»»

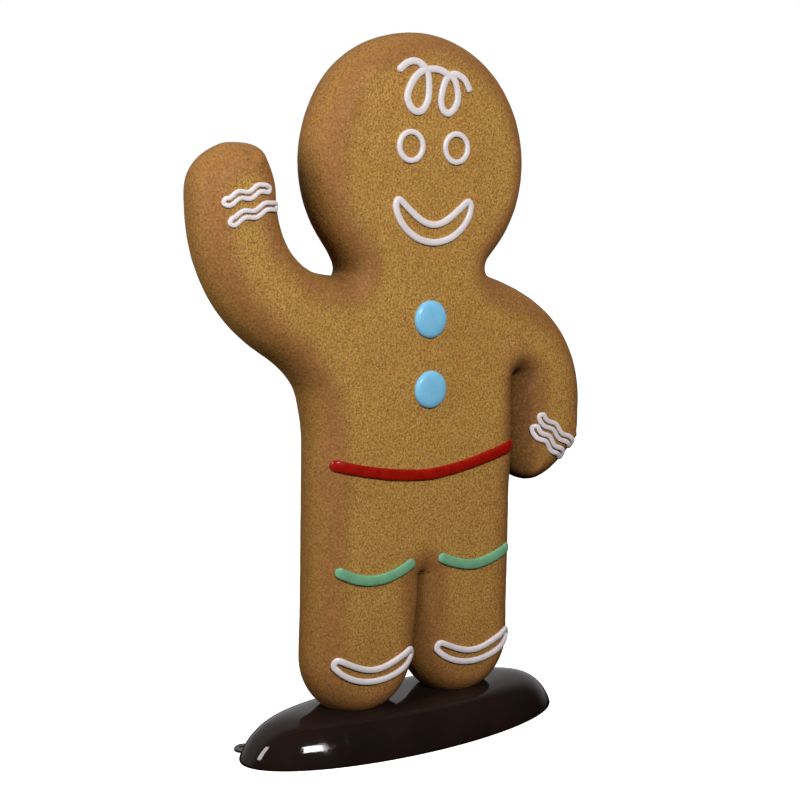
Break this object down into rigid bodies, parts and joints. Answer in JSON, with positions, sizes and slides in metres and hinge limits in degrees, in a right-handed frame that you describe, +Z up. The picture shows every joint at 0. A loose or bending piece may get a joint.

««
»»

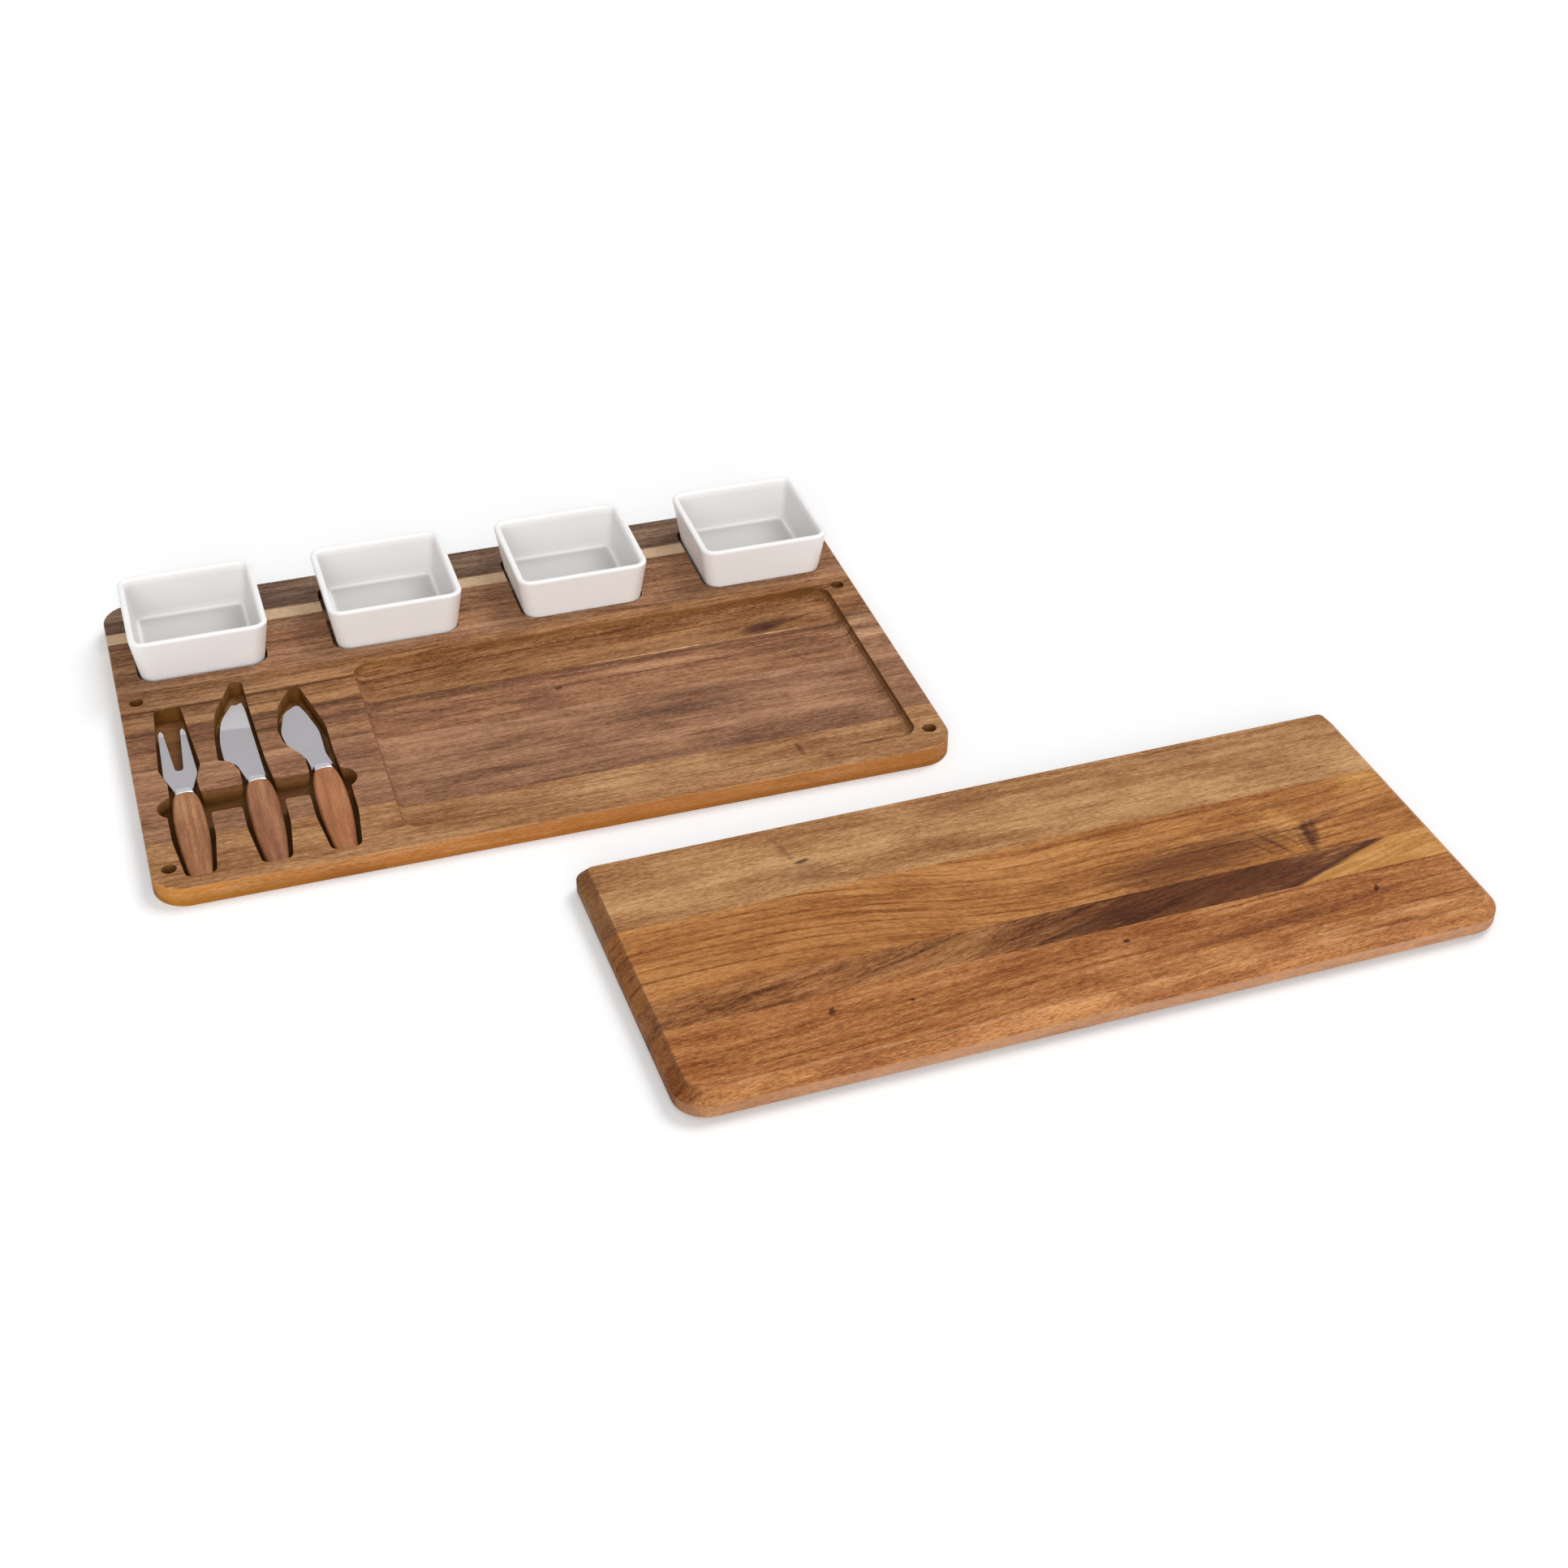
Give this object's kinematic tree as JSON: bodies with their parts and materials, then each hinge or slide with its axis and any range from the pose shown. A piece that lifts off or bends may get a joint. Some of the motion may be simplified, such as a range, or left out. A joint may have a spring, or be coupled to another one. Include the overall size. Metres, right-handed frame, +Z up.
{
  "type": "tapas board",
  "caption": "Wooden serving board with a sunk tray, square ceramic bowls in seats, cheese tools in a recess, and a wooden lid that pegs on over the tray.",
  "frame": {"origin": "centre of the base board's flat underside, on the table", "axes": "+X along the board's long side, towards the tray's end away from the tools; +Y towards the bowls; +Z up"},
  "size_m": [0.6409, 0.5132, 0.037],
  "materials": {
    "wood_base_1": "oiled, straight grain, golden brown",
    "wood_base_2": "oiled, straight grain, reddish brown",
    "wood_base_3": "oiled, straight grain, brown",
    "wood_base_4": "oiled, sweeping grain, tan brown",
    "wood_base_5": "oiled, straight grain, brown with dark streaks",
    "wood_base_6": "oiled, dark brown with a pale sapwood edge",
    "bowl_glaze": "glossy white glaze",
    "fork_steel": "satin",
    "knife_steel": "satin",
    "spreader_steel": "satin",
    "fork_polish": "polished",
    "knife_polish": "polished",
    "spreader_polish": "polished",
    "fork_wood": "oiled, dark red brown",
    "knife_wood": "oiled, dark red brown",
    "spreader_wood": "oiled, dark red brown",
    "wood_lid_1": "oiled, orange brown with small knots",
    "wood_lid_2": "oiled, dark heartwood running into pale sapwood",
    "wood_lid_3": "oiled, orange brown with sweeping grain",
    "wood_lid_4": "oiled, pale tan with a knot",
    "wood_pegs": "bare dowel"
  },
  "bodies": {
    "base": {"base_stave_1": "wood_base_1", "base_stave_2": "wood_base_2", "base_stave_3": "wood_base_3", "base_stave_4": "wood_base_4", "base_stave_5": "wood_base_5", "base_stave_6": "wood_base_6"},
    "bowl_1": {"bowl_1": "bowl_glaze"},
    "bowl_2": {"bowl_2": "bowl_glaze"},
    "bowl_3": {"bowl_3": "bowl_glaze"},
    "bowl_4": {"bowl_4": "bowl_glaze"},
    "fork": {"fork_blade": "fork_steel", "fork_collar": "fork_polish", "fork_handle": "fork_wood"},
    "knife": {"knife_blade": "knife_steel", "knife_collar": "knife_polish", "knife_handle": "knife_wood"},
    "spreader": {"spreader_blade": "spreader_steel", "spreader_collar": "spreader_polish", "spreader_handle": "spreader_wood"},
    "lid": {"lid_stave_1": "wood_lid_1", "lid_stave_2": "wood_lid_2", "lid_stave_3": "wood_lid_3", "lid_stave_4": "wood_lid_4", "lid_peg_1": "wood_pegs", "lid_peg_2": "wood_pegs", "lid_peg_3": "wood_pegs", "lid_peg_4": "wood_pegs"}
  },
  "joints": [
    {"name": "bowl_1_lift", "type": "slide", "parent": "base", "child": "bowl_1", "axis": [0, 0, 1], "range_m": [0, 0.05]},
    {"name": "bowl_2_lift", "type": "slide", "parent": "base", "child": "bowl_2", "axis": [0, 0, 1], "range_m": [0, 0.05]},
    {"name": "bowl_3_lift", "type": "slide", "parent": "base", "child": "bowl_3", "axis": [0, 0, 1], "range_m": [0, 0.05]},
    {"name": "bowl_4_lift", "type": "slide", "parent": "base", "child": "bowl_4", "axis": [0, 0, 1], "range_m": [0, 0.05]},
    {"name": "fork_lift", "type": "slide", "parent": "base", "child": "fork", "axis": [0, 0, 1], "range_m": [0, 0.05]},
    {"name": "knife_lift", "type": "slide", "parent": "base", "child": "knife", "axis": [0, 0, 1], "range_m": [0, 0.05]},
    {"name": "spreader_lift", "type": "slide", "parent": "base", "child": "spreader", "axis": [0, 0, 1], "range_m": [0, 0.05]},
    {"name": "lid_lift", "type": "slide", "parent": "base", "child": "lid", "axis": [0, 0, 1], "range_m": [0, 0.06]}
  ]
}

««

What to do:
For this exercise, gather every line of the data that contains the word "right".

Task result:
Break this object down into rigid bodies, parts and joints. Answer in JSON, with positions, sizes and slides in metres and hinge limits in degrees, in a right-handed frame that you describe, +Z up. The picture shows every joint at 0. A loose or bending piece may get a joint.
Give this object's kinematic tree as JSON: bodies with their parts and materials, then each hinge or slide with its axis and any range from the pose shown. A piece that lifts off or bends may get a joint. Some of the motion may be simplified, such as a range, or left out. A joint may have a spring, or be coupled to another one. Include the overall size. Metres, right-handed frame, +Z up.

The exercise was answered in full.